Mark of the Assassin and Legacy show that David Gaider’s staff of writers are, whatever you want to say about them, still very good scenario writers: Both of these pieces of downloadable content are excellent and should be examples for other game developers to follow. Each of these were meaty experiences that expanded both the scope of DA2 and the world of Thedas. This is especially true of Mark of the Assassin, which is a great balance between combat, puzzles, role-playing, and even non-traditional game play (the stealth moments). Whatever the weaknesses of DA2 these DLCs should show even the haters (ha) that the core competences of the Dragon Age team remain strong. This should pour a lot of cold water on the those unleashing a jermaid about eminent collapse of the western RPG. Although I was disturbed out by the offensive transsexual joke in MotA.
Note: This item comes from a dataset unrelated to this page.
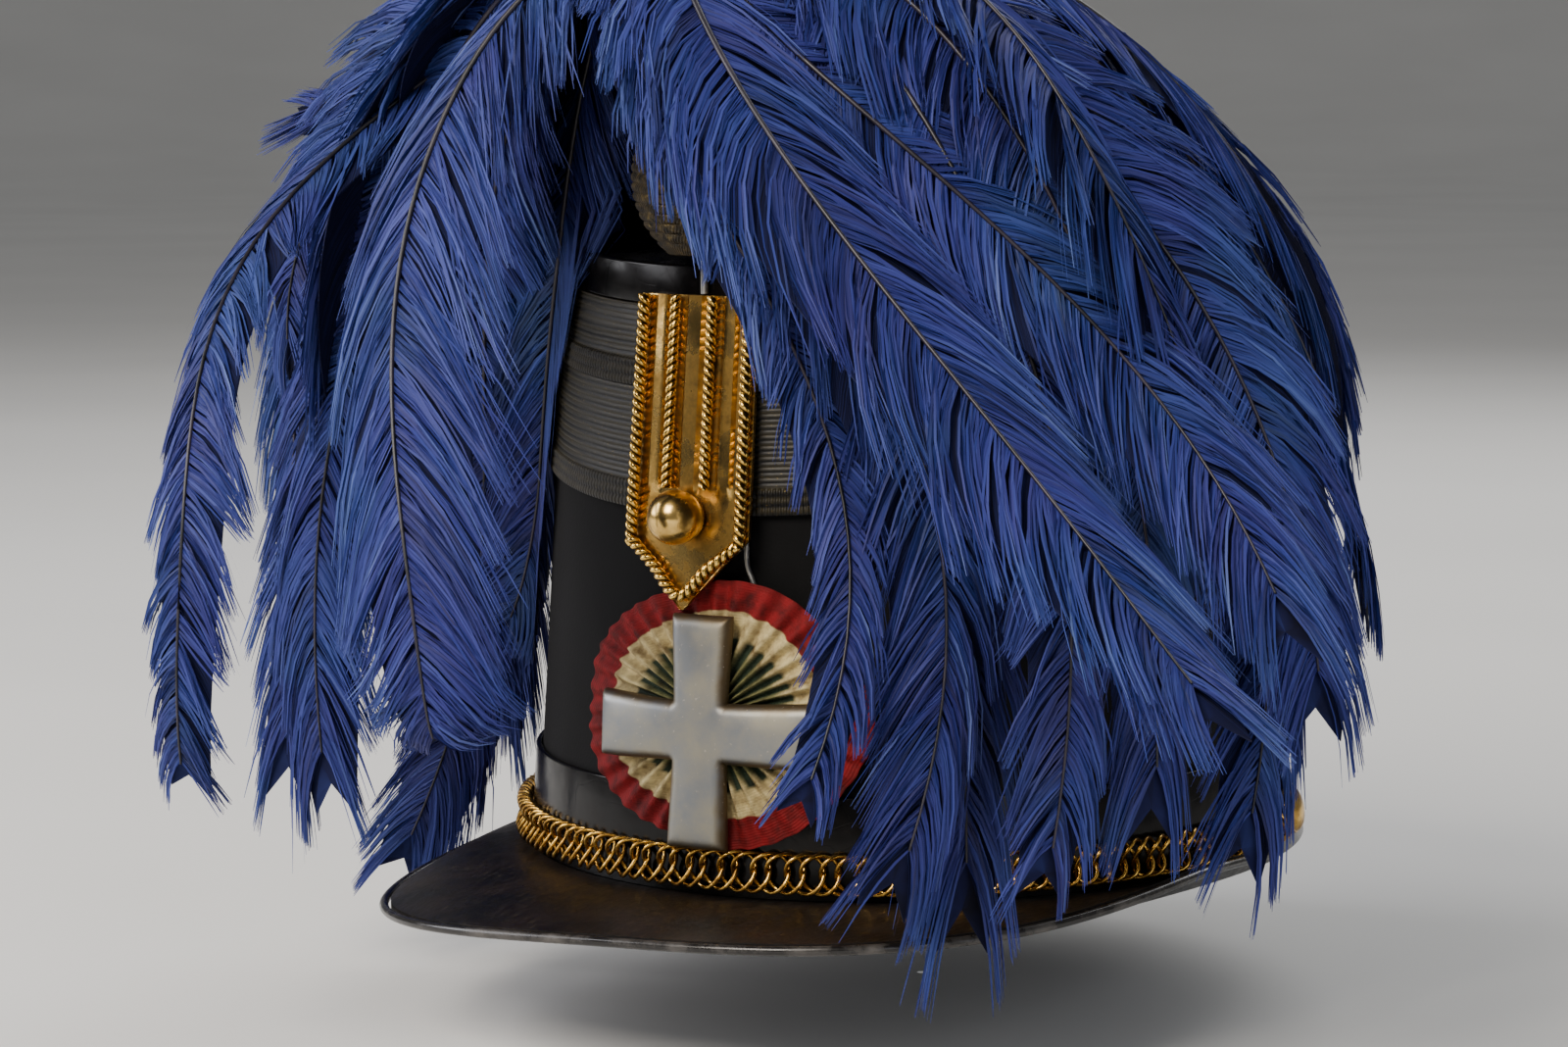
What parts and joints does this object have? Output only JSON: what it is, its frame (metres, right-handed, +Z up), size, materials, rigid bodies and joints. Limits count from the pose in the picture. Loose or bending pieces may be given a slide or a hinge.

It is great to see Felicia Day pushing herself a bit: It is good to see Day playing a character that is about 50 or 75 percent out of her comfort zone. In fact when her dialogue fell back on Day’s strengths (quirky awkwardness) the character of Tallis failed to work. When Gaider and crew pushed Day out side of that comfort zone, as a voice actress, she really got to shine. I am neither one of the kind-of-oddly-slavish male gamer fans of Day nor am I part of her growing number of haters. I think Day is a talented and driven actress but she too often plays the same character over and over again (she her recent turn on Eureka, which I want to return to soon). I was glad to see her doing something somewhat different with her turn as Tallis. I hope Bioware brings her back.
All ramblings above are meant to make (or suggest) one straight forward argument: Dragon Age 2 is not the worst game ever. It may not even be the worst Bioware RPG (that dubious honor goes, perhaps, to Jade Empire but it is arguable). DA2 does not mark the coming DOOM of American/Canadian RPGs. DA2, in the end, is a mediocre (if rushed) sequel to a mediocre original game. It makes some improvements on the original, it makes some things worse. The sky is not falling, things are not falling apart.
If you like Bioware games I’d recommend both DA:O and DA2. It is worth renting or picking up used (or the inevitable gold/game of the year edition). In fact, I plan on replaying the full game of DA2 over the winter break. I’m mildly interested in what direction they will take Dragon Age 3.
So, internets: let’s talk about this game in a reasonable way. The successes and failures of this game are not really a crystal orb into what is going to happen with The Old Republic or Mass Effect 3. There is no need to scream about DA2 in the comments of every post on any Bioware game.
After all of the virtual ink spilled over this game, let’s move on. I mean, Diablo III is using real money in the auction house!!!!!!